The bigger issue in all of this is NOT the PCI server itself, but
the presence or absence of a physical PCI BIOS in the box.
Under QNX4, none of the device drivers were written to use
a PCI server, they just basically looked for the devices at a
set of hard coded physical addresses that were initialized to
those locations prior to the start of the QNX kernel (by the
BIOS or a hard coded startup routine). This also meant that
multiple device drivers could attempt to beat on a single
device simultaneously and cause all sorts of problems.
However, it was generally speaking, easier to live with in
a “hard wired” embedded environment where you knew
exactly what was running, what hardware was present, and
never allowed any “user” apps to run. In essence, the
environment that, historically, QNX has primarily been used
for.
Under QNX6, as more emphasis has been placed on being
a true “plug & play” environment and a development
“platform”, everything has migrated to the new PCI
server style of management. Which, quite frankly, is
much nicer and much safer. However, as a result, all the
new RTP device drivers now require the PCI server to be
running before they can work. This is where a MAJOR
problem arises:
A sizeable percentage of embedded PC’s do not incorporate
a real BIOS of any kind (including a PCI BIOS) – which
means that the PCI server will not start, which in turn means
the drivers won’t run, which means you can’t use RTP.

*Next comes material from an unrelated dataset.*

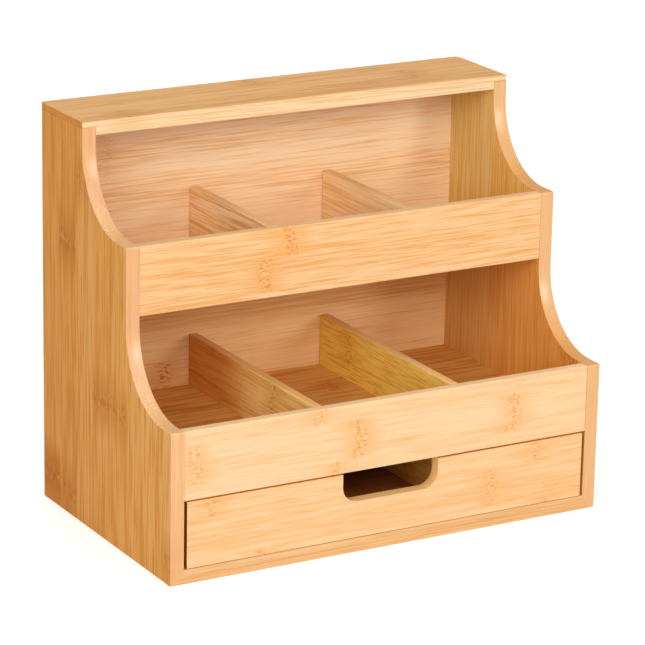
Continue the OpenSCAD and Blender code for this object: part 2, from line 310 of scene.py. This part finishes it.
# A knuckle is its place along the grain and across it, and how strongly it shows. A fade is the part of
# the board that changes its tone, the way it runs in, where it starts and stops, and the shares of red,
# green and blue that are left where it stops. Some fades are painted light and shade, as said at each board
pieces = {
    "side_left": {
        # Its end colour is the end grain with a painted sheen: paler on the lower part of the sweeps, for a
        # soft highlight there
        "cut": "side", "face": (238, 172, 86), "edge": (232, 174, 110), "end": (245, 197, 146),
        "fades": [
            ("face", "y", -40.0, 60.0, (0.92, 0.82, 0.62)),
            ("edge", "z", 95.0, 150.0, (0.95, 0.89, 0.80)),
        ],
        "stripEdge": 15.0, "knuckles": [
            (88, 4, 0.9), (87, -19, 0.8), (20, 72, 1.5), (15, 50, 0.8), (13, -80, 0.7), (222, 30, 0.4),
            (176, 52, 0.9),
        ],
    },
    "side_right": {
        "cut": "side", "depth": 0.5, "streaks": (0.004, 0.35, 1.0), "hairs": (0.02, 0.9, 3.6),
        "face": (240, 176, 92), "edge": (228, 171, 104), "end": (231, 172, 105),
        "deep": (0.88, 0.74, 0.50), "pale": (1.04, 1.10, 1.30),
        # Painted light and shade: the inner face is paler than the outer one, darker below the upper shelf,
        # and changes its hue from front to back, as the light falls inside the case
        "fades": [
            ("inside", "x", 150.0, 142.0, (1.10, 1.33, 1.42)),
            ("inside", "z", 156.0, 148.0, (0.96, 0.74, 0.66)),
            ("inside", "y", -20.0, 60.0, (0.83, 1.00, 1.35)),
        ],
        "stripEdge": 15.0, "knuckles": [(97, -76, 0.7), (40, -40, 0.7), (25, 55, 0.7)],
    },
    "top_panel": {
        "cut": "panel", "streaks": (0.006, 0.20, 1.1), "hairs": (0.024, 0.55, 1.9), "calm": 0.3,
        "face": (238, 181, 110), "edge": (243, 208, 160), "end": (226, 150, 68), "markShare": 0.5,
        "stripEdge": 47.0, "knuckles": [(-10, 78, 1.0), (94, 60, 1.0), (-118, 38, 1.0)],
    },
    "base_panel": {
        "cut": "panel", "calm": 0.2,
        "face": (236, 184, 124), "edge": (234, 187, 132), "end": (233, 178, 118),
        "stripEdge": 0.0, "knuckles": [(-60, -80, 1.0), (70, 30, 1.0), (-20, 10, 1.0), (110, -30, 1.0)],
    },
    "back_panel": {
        "cut": "front", "bands": (0.003, 0.06, 0.9), "streaks": (0.006, 0.26, 0.8),
        "hairs": (0.022, 0.8, 1.3), "dash": (0.22, 1.0), "reach": 8.0,
        "face": (253, 221, 178), "edge": (240, 196, 144), "end": (236, 189, 136),
        "deep": (0.80, 0.64, 0.48), "red": (0.94, 0.84, 0.72),
        "mark": (0.62, 0.36, 0.18), "markShare": 0.85,
        "fades": [
            # painted shade: the inner face is darker below the upper shelf, which shades it
            ("inside", "z", 158.0, 149.0, (1.0, 0.90, 0.69)),
            ("face", "y", 82.0, 87.0, (0.98, 0.88, 0.72)),
        ],
        "stripEdge": 3.0, "knuckles": [(-68, 69, 1.2), (-112, 205, 0.5), (100, 130, 0.7), (-30, 30, 0.7)],
    },
    "lower_shelf": {
        "cut": "panel", "streaks": (0.005, 0.13, 3.0), "hairs": (0.02, 0.32, 4.0),
        "face": (224, 165, 88), "edge": (224, 167, 104), "end": (222, 166, 104),
        "stripEdge": 5.0, "knuckles": [(30, 40, 1.0), (-60, -10, 1.0), (70, 60, 1.0)],
    },
    "upper_shelf": {
        "cut": "panel", "streaks": (0.005, 0.13, 3.0), "hairs": (0.02, 0.32, 4.0),
        "face": (224, 166, 94), "edge": (225, 169, 106), "end": (223, 167, 106),
        "stripEdge": 5.0, "knuckles": [(-20, 40, 1.0), (90, 10, 1.0)],
    },
    "lower_front_board": {
        "cut": "front", "depth": 0.45, "haloShare": 0.8,
        "face": (246, 205, 157), "edge": (250, 213, 164), "end": (242, 194, 140),
        "stripEdge": 60.3, "knuckles": [
            (-133, 73, 1.2), (-23, 73, 1.6), (-37.4, 56, 1.0), (86, 73, 1.3), (-48, 90, 1.0),
        ],
    },
    "upper_front_board": {
        "cut": "front", "bands": (0.004, 0.09, 0.4), "streaks": (0.009, 0.30, 0.75),
        "hairs": (0.028, 0.95, 2.2),
        "face": (244, 194, 138), "edge": (248, 202, 148), "end": (241, 190, 132),
        "strip": 20.5, "stripEdge": 173.7, "knuckles": [(-39, 184, 1.5), (-56, 164, 1.6)],
    },
    "lower_divider_left": {
        "cut": "divider", "face": (232, 168, 84), "edge": (242, 188, 120), "end": (228, 174, 111),
        "fades": [("face", "y", 38.0, -18.0, (1.26, 1.80, 2.8))],
        "stripEdge": 76.0, "knuckles": [(-32, 85, 1.0)],
    },
    "lower_divider_right": {
        "cut": "divider", "hairs": (0.05, 0.95, 2.4),
        "face": (254, 216, 104), "edge": (250, 202, 136), "end": (238, 190, 124),
        "stripEdge": 72.0, "knuckles": [(40, 84, 1.0)],
    },
    "upper_divider_left": {
        "cut": "divider", "face": (252, 218, 166), "edge": (241, 195, 135), "end": (236, 187, 126),
        "stripEdge": 173.0, "knuckles": [(10, 165, 1.0)],
    },
    "upper_divider_right": {
        "cut": "divider", "face": (252, 222, 172), "edge": (241, 196, 136), "end": (236, 188, 126),
        "stripEdge": 176.0, "knuckles": [(-8, 166, 1.0)],
    },
    "drawer_front": {
        "cut": "front", "depth": 0.8,
        "face": (246, 200, 148), "edge": (255, 208, 137), "end": (255, 206, 136),
        "rim": {"deep": 0.25, "edge": (222, 140, 60), "end": (140, 80, 32)},    # painted shade: the skin that faces the gap is darker, standing in for the shadow in the gap
        "stripEdge": 13.9, "knuckles": [
            (104, 44, 1.0), (69.5, 26, 1.0), (110, 10, 1.0), (-122, 45, 1.0), (-89, 12, 1.0),
        ],
    },
    "drawer_side_left": {
        "cut": "divider", "face": (230, 172, 106), "edge": (234, 182, 120), "end": (227, 172, 109),
        "stripEdge": 27.0, "knuckles": [(-20, 36, 1.0), (50, 18, 1.0)],
    },
    "drawer_side_right": {
        "cut": "divider", "face": (230, 172, 106), "edge": (234, 182, 120), "end": (227, 172, 109),
        "stripEdge": 30.0, "knuckles": [(30, 36, 1.0), (-50, 20, 1.0)],
    },
    "drawer_back": {
        "cut": "front", "face": (230, 172, 106), "edge": (234, 182, 120), "end": (227, 172, 109),
        "stripEdge": 30.0, "knuckles": [(-70, 38, 1.0), (60, 24, 1.0)],
    },
    "drawer_bottom": {
        # painted shade: darker than the other drawer boards, for the deep shade inside the drawer seen
        # through the finger notch
        "cut": "panel", "face": (172, 108, 52), "edge": (190, 130, 72), "end": (186, 126, 70),
        "stripEdge": -3.0, "knuckles": [(-90, 20, 1.0), (40, -50, 1.0), (10, 60, 1.0)],
    },
    "drawer_divider_left": {
        "cut": "divider", "face": (234, 168, 86), "edge": (225, 170, 106), "end": (220, 164, 100),
        "stripEdge": 32.0, "knuckles": [(20, 40, 1.0)],
    },
    "drawer_divider_right": {
        "cut": "divider", "face": (238, 168, 82), "edge": (225, 170, 106), "end": (220, 164, 100),
        "stripEdge": 30.0, "knuckles": [(-30, 22, 1.0)],
    },
}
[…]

This is a BIG problem for embedded boxes, as many
specifically do not want or need a full BIOS implementation
for any number of reasons – i.e. cost (licensing) and the
fact that no user configurability can be allowed.
For other platforms, RTP already has PCI servers that
directly access the PCI hardware without need of a PCI
BIOS in the system (e.g. pci-raven). The same is needed
for x86 based embedded platforms. In essence, what is
needed is basically a “pci-x86_direct”. Unfortunately,
this could easily evolve into “pci-geode”, “pci-intel”,
“pci-via”, “pci-ali”, etc. due to differences in system
chipsets (although I personally feel a single driver could
be written without too much effort – the PCI spec is
pretty well standardized at this point).
The full “RTP” suite may be intended as a desktop
development system, which one can reasonably
assume will include a true BIOS in the system.
However, the target embedded platforms that RTP is
being used to develop for – i.e. what will actually be
sold and QNX will be getting paid licensing
fees for – will NOT include a BIOS as often as not.
If QNX6 can’t run on a true embedded platform,
this is really going to be cutting straight into the
“bread & butter” of their target market – i.e. this
one problem is big enough to totally eliminate QNX6
from consideration for a lot of embedded projects
(many of which were QNX4 based and would have
been logical candidates for upgrading otherwise).
Personally, I feel this is a pretty serious issue.